Information provided =>
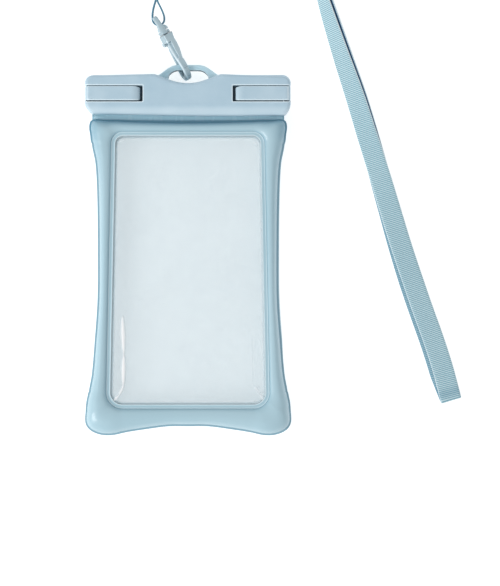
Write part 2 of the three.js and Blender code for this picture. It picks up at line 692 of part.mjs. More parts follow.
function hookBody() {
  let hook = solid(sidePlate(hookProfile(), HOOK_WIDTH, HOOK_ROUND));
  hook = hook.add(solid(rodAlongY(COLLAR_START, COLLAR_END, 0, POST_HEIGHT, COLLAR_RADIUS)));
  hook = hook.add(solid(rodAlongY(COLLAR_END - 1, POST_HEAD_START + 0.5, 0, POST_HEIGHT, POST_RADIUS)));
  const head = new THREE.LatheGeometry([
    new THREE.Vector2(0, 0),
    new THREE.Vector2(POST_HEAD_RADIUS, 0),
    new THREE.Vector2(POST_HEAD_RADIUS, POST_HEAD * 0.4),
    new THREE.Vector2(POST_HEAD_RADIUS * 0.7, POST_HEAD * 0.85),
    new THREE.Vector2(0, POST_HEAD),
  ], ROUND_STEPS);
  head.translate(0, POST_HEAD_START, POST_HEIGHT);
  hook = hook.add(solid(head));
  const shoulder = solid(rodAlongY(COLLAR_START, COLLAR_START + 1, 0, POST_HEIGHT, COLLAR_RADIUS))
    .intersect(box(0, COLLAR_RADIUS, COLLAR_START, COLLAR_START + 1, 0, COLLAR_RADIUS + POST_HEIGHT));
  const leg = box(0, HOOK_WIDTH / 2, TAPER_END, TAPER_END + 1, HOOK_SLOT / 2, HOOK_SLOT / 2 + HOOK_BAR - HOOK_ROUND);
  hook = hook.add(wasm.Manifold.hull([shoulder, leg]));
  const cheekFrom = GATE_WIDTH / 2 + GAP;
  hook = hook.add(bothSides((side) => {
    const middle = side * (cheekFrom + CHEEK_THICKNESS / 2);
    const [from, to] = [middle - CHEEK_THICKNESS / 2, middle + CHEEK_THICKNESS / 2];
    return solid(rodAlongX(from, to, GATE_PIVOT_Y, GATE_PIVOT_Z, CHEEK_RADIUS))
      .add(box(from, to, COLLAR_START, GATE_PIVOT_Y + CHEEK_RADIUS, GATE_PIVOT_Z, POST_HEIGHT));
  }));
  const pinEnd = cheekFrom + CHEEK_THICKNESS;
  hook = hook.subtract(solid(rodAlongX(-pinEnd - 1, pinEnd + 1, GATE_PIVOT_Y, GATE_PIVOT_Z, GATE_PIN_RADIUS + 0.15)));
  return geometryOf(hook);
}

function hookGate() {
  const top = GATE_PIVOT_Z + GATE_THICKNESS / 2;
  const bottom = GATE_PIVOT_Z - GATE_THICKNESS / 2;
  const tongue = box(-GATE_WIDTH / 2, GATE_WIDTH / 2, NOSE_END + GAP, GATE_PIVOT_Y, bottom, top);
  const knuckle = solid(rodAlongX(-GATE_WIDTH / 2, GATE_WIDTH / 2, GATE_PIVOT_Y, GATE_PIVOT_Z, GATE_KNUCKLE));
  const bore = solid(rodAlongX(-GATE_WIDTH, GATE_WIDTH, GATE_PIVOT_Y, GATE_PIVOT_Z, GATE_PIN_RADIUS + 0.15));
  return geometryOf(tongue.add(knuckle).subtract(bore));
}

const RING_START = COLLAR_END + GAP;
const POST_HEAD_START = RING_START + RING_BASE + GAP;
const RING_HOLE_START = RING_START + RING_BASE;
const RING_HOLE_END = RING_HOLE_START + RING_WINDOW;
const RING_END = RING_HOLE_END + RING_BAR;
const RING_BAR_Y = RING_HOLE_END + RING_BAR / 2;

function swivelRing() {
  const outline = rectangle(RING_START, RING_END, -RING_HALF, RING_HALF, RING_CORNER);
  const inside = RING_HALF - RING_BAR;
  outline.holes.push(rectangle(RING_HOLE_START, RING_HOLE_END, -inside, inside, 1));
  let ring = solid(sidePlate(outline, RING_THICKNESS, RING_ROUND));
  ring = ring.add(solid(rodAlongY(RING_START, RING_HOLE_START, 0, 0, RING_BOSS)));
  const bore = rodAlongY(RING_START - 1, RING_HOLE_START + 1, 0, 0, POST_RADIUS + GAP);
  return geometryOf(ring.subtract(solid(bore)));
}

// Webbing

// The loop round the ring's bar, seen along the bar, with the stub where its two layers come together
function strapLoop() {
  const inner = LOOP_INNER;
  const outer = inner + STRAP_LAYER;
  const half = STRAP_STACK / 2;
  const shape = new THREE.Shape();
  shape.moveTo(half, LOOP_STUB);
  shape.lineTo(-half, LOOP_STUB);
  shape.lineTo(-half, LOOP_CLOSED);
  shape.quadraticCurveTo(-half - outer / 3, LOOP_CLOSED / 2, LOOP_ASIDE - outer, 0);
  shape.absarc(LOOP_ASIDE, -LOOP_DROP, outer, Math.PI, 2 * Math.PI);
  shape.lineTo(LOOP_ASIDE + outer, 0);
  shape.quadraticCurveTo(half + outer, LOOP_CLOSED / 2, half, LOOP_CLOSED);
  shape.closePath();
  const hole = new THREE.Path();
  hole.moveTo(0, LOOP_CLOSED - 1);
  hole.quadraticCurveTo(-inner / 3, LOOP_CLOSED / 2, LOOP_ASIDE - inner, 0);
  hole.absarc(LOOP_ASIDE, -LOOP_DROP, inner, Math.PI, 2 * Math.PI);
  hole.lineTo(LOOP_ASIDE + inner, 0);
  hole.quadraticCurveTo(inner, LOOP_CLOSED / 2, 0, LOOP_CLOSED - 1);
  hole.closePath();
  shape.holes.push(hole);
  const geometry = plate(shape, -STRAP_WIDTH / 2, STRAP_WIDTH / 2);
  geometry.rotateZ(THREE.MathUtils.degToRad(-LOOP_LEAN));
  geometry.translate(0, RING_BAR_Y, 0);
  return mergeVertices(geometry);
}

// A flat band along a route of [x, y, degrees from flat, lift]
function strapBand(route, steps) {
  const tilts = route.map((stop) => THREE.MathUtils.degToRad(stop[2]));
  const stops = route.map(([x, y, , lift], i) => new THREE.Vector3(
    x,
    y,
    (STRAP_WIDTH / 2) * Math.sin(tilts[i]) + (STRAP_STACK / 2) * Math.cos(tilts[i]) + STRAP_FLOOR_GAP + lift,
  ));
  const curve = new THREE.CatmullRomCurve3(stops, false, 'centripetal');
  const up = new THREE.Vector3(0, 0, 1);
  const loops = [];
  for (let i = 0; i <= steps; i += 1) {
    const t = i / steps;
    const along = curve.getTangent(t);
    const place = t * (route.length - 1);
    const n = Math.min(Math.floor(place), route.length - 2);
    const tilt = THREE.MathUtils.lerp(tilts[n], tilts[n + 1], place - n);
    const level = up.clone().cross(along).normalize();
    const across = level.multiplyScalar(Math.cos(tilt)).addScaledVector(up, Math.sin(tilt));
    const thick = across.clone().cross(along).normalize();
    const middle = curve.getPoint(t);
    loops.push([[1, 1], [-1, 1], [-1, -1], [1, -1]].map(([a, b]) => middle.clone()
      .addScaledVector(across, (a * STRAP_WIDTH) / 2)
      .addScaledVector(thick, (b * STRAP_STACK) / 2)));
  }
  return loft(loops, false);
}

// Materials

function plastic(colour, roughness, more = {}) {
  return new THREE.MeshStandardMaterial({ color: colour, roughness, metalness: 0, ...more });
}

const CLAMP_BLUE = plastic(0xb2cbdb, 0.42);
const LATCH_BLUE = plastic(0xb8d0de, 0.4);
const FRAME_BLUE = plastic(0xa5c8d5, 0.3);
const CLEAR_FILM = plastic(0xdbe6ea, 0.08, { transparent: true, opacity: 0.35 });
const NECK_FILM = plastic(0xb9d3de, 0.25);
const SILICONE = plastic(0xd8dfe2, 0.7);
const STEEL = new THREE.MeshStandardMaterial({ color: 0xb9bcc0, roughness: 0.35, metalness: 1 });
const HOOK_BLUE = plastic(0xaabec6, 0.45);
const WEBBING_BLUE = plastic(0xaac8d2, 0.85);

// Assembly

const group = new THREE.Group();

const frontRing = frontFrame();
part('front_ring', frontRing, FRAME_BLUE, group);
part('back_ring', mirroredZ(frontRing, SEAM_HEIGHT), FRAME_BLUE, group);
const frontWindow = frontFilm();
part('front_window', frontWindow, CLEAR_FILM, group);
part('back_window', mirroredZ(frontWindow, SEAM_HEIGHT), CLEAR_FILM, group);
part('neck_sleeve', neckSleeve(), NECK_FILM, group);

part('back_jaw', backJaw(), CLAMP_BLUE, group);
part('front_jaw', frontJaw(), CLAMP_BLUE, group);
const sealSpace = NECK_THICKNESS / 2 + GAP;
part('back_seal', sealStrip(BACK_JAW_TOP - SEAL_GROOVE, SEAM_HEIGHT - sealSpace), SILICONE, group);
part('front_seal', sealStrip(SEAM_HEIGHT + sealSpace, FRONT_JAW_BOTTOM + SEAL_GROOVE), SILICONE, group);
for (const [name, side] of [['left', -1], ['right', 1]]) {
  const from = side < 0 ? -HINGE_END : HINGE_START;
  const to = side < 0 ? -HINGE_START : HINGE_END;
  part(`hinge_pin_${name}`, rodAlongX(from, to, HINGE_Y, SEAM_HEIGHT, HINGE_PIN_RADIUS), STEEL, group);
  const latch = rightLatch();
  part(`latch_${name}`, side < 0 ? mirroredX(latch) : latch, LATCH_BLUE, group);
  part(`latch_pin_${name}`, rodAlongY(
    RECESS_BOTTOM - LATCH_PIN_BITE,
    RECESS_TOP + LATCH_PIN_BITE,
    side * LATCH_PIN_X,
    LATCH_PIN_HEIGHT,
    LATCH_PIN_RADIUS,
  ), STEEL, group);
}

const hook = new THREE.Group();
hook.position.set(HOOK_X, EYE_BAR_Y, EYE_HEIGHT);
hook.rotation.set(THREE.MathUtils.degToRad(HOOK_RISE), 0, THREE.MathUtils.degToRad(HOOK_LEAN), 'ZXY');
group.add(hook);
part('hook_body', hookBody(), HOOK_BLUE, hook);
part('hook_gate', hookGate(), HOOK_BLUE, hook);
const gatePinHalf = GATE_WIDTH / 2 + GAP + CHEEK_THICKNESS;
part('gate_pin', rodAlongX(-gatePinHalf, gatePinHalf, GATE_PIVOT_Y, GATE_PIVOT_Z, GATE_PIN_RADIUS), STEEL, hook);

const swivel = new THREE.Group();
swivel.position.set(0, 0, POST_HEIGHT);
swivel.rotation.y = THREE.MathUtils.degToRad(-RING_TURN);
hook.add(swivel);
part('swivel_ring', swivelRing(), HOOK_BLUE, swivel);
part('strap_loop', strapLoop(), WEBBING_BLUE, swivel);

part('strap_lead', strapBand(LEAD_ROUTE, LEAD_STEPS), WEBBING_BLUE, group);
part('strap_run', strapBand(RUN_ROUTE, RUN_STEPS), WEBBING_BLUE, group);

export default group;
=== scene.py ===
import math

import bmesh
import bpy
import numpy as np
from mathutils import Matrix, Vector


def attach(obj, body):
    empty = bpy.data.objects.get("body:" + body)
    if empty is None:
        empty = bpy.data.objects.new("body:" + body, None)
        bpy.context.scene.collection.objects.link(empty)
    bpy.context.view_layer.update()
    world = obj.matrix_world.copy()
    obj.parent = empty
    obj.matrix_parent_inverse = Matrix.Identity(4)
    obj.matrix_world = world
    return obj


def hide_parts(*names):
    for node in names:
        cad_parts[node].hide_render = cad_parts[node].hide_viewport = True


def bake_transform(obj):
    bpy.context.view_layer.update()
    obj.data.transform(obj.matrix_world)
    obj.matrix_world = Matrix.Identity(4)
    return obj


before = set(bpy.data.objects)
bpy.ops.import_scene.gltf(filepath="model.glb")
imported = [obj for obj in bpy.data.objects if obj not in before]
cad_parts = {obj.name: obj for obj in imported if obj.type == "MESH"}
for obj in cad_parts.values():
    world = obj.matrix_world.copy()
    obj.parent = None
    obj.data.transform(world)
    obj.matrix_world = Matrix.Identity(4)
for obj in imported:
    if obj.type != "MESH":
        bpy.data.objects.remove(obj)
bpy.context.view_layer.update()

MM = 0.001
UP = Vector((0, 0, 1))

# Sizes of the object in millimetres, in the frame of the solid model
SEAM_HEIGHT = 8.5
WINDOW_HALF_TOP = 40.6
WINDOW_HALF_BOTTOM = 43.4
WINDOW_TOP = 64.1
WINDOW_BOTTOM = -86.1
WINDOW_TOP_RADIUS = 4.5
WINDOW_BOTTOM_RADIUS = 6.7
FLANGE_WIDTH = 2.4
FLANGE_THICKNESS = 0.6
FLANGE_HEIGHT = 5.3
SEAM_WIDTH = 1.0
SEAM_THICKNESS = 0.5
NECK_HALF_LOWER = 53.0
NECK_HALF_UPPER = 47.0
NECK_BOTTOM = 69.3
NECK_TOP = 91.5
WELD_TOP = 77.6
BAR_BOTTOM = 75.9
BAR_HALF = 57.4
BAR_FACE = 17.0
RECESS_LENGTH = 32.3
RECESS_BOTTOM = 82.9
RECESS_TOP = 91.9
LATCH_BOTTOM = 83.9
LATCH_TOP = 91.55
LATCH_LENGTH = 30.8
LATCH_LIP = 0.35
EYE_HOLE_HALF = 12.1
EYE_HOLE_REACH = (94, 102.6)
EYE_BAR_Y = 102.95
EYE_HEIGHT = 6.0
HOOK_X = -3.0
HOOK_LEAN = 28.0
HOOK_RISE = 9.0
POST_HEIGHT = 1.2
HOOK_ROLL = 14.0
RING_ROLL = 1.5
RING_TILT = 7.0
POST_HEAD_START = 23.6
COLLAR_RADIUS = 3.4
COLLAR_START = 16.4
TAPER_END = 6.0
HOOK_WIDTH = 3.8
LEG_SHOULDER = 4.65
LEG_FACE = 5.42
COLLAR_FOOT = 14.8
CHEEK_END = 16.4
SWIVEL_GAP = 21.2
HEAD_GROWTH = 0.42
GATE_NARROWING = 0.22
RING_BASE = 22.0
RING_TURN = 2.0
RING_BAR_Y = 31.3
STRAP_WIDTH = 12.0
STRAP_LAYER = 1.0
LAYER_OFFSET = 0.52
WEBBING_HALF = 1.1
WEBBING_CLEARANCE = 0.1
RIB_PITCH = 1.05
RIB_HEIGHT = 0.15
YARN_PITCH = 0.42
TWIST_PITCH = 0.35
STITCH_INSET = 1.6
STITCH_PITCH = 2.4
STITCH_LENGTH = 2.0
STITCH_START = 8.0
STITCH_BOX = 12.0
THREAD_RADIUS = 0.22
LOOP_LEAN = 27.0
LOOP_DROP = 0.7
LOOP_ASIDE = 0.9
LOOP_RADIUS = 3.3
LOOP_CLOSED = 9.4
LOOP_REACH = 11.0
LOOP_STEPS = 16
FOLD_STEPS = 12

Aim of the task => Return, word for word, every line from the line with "bpy.data.objects.remove(obj)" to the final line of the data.

Exercise response =>
        bpy.data.objects.remove(obj)
bpy.context.view_layer.update()

MM = 0.001
UP = Vector((0, 0, 1))

# Sizes of the object in millimetres, in the frame of the solid model
SEAM_HEIGHT = 8.5
WINDOW_HALF_TOP = 40.6
WINDOW_HALF_BOTTOM = 43.4
WINDOW_TOP = 64.1
WINDOW_BOTTOM = -86.1
WINDOW_TOP_RADIUS = 4.5
WINDOW_BOTTOM_RADIUS = 6.7
FLANGE_WIDTH = 2.4
FLANGE_THICKNESS = 0.6
FLANGE_HEIGHT = 5.3
SEAM_WIDTH = 1.0
SEAM_THICKNESS = 0.5
NECK_HALF_LOWER = 53.0
NECK_HALF_UPPER = 47.0
NECK_BOTTOM = 69.3
NECK_TOP = 91.5
WELD_TOP = 77.6
BAR_BOTTOM = 75.9
BAR_HALF = 57.4
BAR_FACE = 17.0
RECESS_LENGTH = 32.3
RECESS_BOTTOM = 82.9
RECESS_TOP = 91.9
LATCH_BOTTOM = 83.9
LATCH_TOP = 91.55
LATCH_LENGTH = 30.8
LATCH_LIP = 0.35
EYE_HOLE_HALF = 12.1
EYE_HOLE_REACH = (94, 102.6)
EYE_BAR_Y = 102.95
EYE_HEIGHT = 6.0
HOOK_X = -3.0
HOOK_LEAN = 28.0
HOOK_RISE = 9.0
POST_HEIGHT = 1.2
HOOK_ROLL = 14.0
RING_ROLL = 1.5
RING_TILT = 7.0
POST_HEAD_START = 23.6
COLLAR_RADIUS = 3.4
COLLAR_START = 16.4
TAPER_END = 6.0
HOOK_WIDTH = 3.8
LEG_SHOULDER = 4.65
LEG_FACE = 5.42
COLLAR_FOOT = 14.8
CHEEK_END = 16.4
SWIVEL_GAP = 21.2
HEAD_GROWTH = 0.42
GATE_NARROWING = 0.22
RING_BASE = 22.0
RING_TURN = 2.0
RING_BAR_Y = 31.3
STRAP_WIDTH = 12.0
STRAP_LAYER = 1.0
LAYER_OFFSET = 0.52
WEBBING_HALF = 1.1
WEBBING_CLEARANCE = 0.1
RIB_PITCH = 1.05
RIB_HEIGHT = 0.15
YARN_PITCH = 0.42
TWIST_PITCH = 0.35
STITCH_INSET = 1.6
STITCH_PITCH = 2.4
STITCH_LENGTH = 2.0
STITCH_START = 8.0
STITCH_BOX = 12.0
THREAD_RADIUS = 0.22
LOOP_LEAN = 27.0
LOOP_DROP = 0.7
LOOP_ASIDE = 0.9
LOOP_RADIUS = 3.3
LOOP_CLOSED = 9.4
LOOP_REACH = 11.0
LOOP_STEPS = 16
FOLD_STEPS = 12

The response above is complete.